In graph theory, graph coloring is a methodic assignment of labels traditionally called "colors" to elements of a graph. The assignment is subject to certain constraints, such as that no two adjacent elements have the same color. Graph coloring is a special case of graph labeling. In its simplest form, it is a way of coloring the vertices of a graph such that no two adjacent vertices are of the same color; this is called a vertex coloring. Similarly, an edge coloring assigns a color to each edge so that no two adjacent edges are of the same color, and a face coloring of a planar graph assigns a color to each face so that no two faces that share a boundary have the same color.
Vertex coloring is often used to introduce graph coloring problems, since other coloring problems can be transformed into a vertex coloring instance.
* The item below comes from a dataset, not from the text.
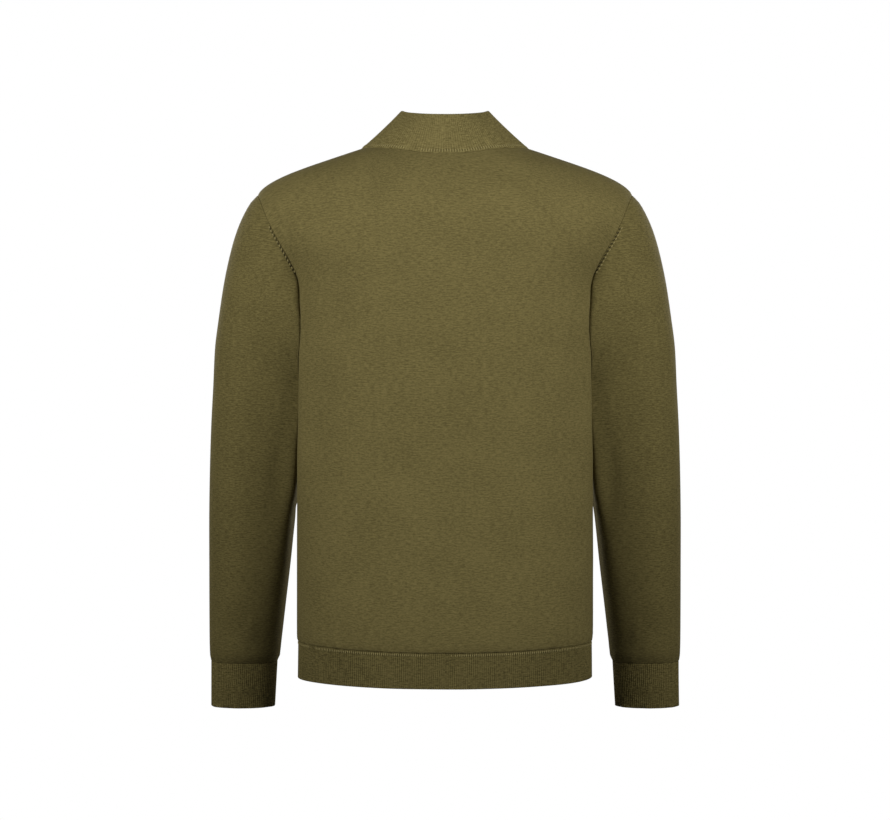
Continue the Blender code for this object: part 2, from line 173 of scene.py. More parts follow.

For example, an edge coloring of a graph is just a vertex coloring of its line graph, and a face coloring of a plane graph is just a vertex coloring of its dual. However, non-vertex coloring problems are often stated and studied as-is. This is partly pedagogical, and partly because some problems are best studied in their non-vertex form, as in the case of edge coloring.
The convention of using colors originates from coloring the countries in a political map, where each face is literally colored. This was generalized to coloring the faces of a graph embedded in the plane. By planar duality it became coloring the vertices, and in this form it generalizes to all graphs. In mathematical and computer representations, it is typical to use the first few positive or non-negative integers as the "colors". In general, one can use any finite set as the "color set". The nature of the coloring problem depends on the number of colors but not on what they are.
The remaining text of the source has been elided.